The UK’s new climate change law stands out in the world because it encompasses the entire UK economy, and the country is starting from an inefficient, fossil fuel-heavy baseline. So the commitment to get to zero emissions in the UK is a bigger transition than any other country has agreed to so far.
This is a much bigger shift than, say, Costa Rica, another country that’s committed to carbon neutrality. Costa Rica is a much smaller economy and already gets a much larger share of its energy from clean sources. The UK climate committee’s recommendation also reaches further than the net zero by 2045 law in Sweden, which excludes international shipping and aviation totals.
The UK, the birthplace of the Industrial Revolution, also has a long history of greenhouse gases to take into account. It ranks seventh in the world in cumulative emissions since 1750.
However, activists are still not satisfied and have said the new targets are still not aggressive enough.
Here are some things to know about the UK’s new climate change commitment.

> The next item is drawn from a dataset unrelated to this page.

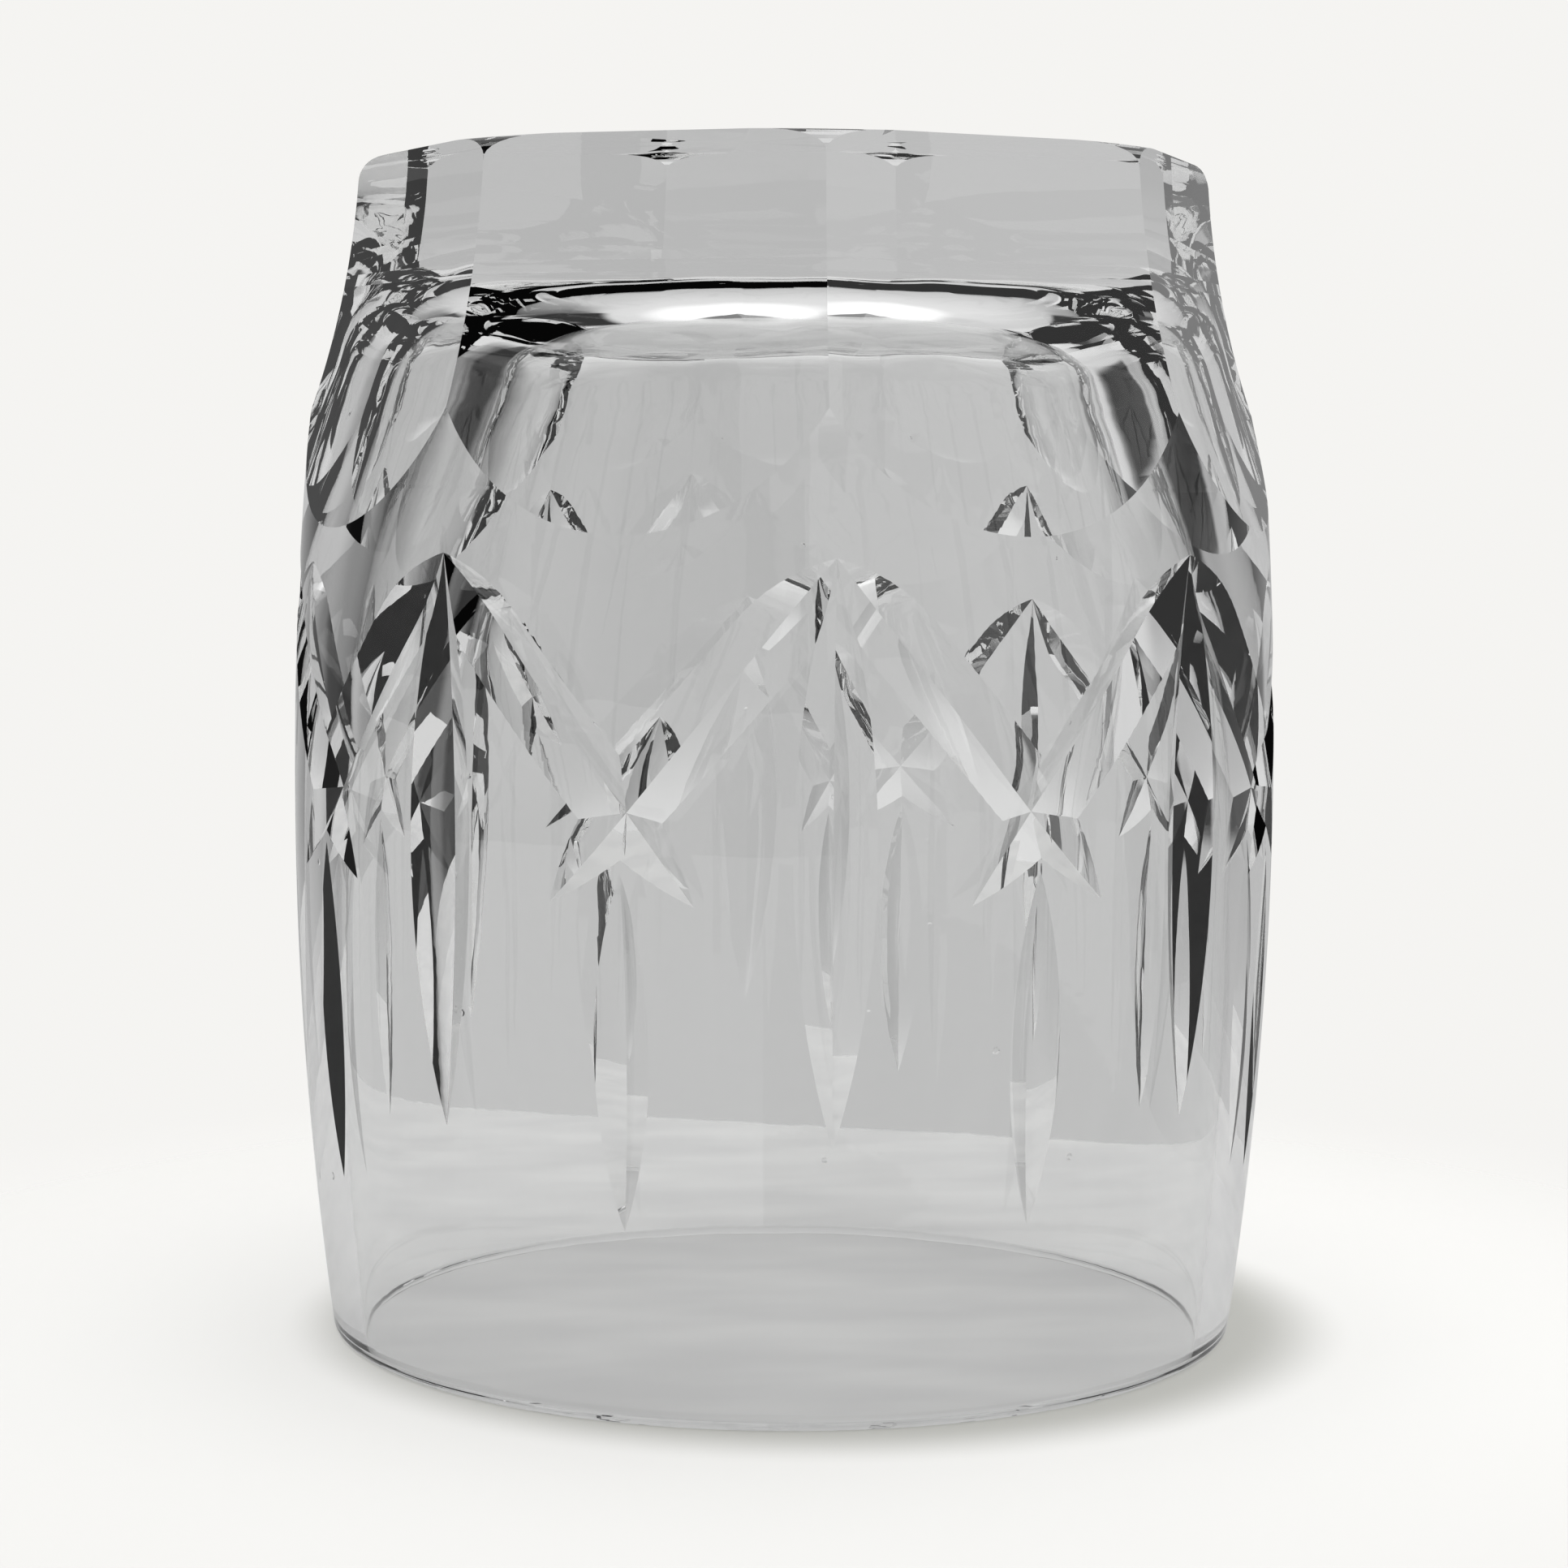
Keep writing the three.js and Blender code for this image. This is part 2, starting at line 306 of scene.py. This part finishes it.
def v_edge(point_x, lean=0):
    """A triangle, the shape of the wheel's edge, with its point at point_x on the X axis
    and opening outward. It leans about X by an angle, and is left in edit mode."""
    deselect_all()
    bpy.ops.mesh.primitive_circle_add(vertices=3, radius=1, fill_type="NGON",
                                      rotation=(0, 0, pi / 2))
    bpy.ops.object.transform_apply(location=True, rotation=True, scale=True)
    edge = bpy.context.object
    deep = tool_room / (max(v.co.x for v in edge.data.vertices) + 1)
    wide = tool_room * tan(v_angle / 2) / max(v.co.y for v in edge.data.vertices)
    edge.scale = (deep, wide, 1)
    edge.rotation_euler.x = lean
    edge.location.x = point_x + deep
    bpy.ops.object.transform_apply(location=True, rotation=True, scale=True)
    bpy.ops.object.mode_set(mode="EDIT")
    bpy.ops.mesh.select_all(action="SELECT")
    return edge


def close_up(cutter):
    """Turn a finished cutter's faces outward and leave edit mode."""
    bpy.ops.mesh.select_all(action="SELECT")
    bpy.ops.mesh.normals_make_consistent(inside=False)
    bpy.ops.object.mode_set(mode="OBJECT")
    return cutter


print("the V wheel's edge opens to", round(degrees(v_angle)), "degrees")

# %% A straight V cut
spin_step = 1.2 * MM


def v_wheel(start, end, sag):
    """A V cut between two points on the glass, its floor dipping in by sag halfway."""
    half = (end - start).length / 2
    radius = (half ** 2 + sag ** 2) / (2 * sag)
    sweep = 2 * asin((half + tool_room) / radius)
    axle = (radius - sag, 0, 0)
    wheel = v_edge(-sag)
    bpy.ops.transform.rotate(value=sweep / 2, orient_axis="Y", center_override=axle)
    steps = ceil(2 * (half + tool_room) / spin_step)
    bpy.ops.mesh.spin(steps=steps, angle=-sweep, center=axle, axis=(0, 1, 0))
    print("a V wheel of radius", round(radius / MM), "mm in", steps, "steps")
    return close_up(wheel)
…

The United Kingdom has already made significant progress in cutting greenhouse gas emissions
Carbon dioxide emissions in the UK have been trending downward since the 1970s as the country shifted away from burning coal. In 2017, UK greenhouse gas emissions fell to levels not seen since 1890:
But the UK still has a long route to zero. Fossil fuels still provide the bulk of energy in the country, so there needs to be vastly more deployment of clean energy and wider electrification across the economy.
The committee did call for electrifying transportation, one of the largest sources of emissions, as a critical tactic to fight climate change, but air travel has proved to be an extremely difficult sector to decarbonize and shows no signs of slowing down.
Hitting zero net emissions wouldn’t be any more expensive than the current target
The climate committee estimated that drawing down emissions in the United Kingdom would cost 1 to 2 percent of the country’s gross domestic product each year until 2050. That’s the same cost bracket as the current UK goal.
“Falls in cost for some of the key zero-carbon technologies mean that achieving net-zero is now possible within the economic cost that Parliament originally accepted when it passed the Climate Change Act in 2008,” according to the report.
And the UK has experienced a growing divergence between its economy and its emissions over the past two decades, which likely means the UK economy will continue to grow even as it cuts its emissions.
Activists think the new target still doesn’t go far enough
The committee report came out in April just as a massive weeks-long climate protest in London by the activist group Extinction Rebellion was winding down. Protesters achieved one of their main objectives last month when the UK Parliament declared a climate change emergency.
But Extinction Rebellion activists have described the new target as a “betrayal.”
Let’s not mince words, 2050 is a death sentence: people are already dying and this will only get worse with far off dates. Were we to put our minds to it to address the threat, the UK could embrace transformative change and decarbonise in years not decades.https://t.co/6W8KeDxRMK— Extinction Rebellion (@ExtinctionR) June 12, 2019
“2050 condemns us to a bleak future,” said Lorna Greenwood of Extinction Rebellion in a statement. “We may as well not have a target at all. Others are already dying around the world thanks to inaction and far off target setting.”
The group argues that the committee’s recommendation would only give the world a 50 percent chance of limiting temperature increases this century to 1.5 degrees Celsius.
The fight over when to reach net-zero emissions mirrors similar objections environmental groups raised in the United States last month when presidential contender Beto O’Rourke unveiled his plan to draw down US emissions to zero by 2050.
Some researchers said the UK climate committee was too optimistic in its recommendation, presuming that many aspects of a modern energy-intensive lifestyle would go unchanged. It’s also not clear on who is required to pay for the transition to a cleaner economy.
“This generational transfer of responsibility enables the CCC to maintain a thriving aviation sector and leave unquestioned the huge inequality in who is responsible for most of UK emissions,” wrote Kevin Anderson, a professor at the Tyndall Centre for Climate Change Research at the University of Manchester, in a statement. “What’s not to like — business as usual, albeit with a sizeable green twist, and influential high-emitting groups left unencumbered by policies tailored towards their carbon-intensive lifestyles.”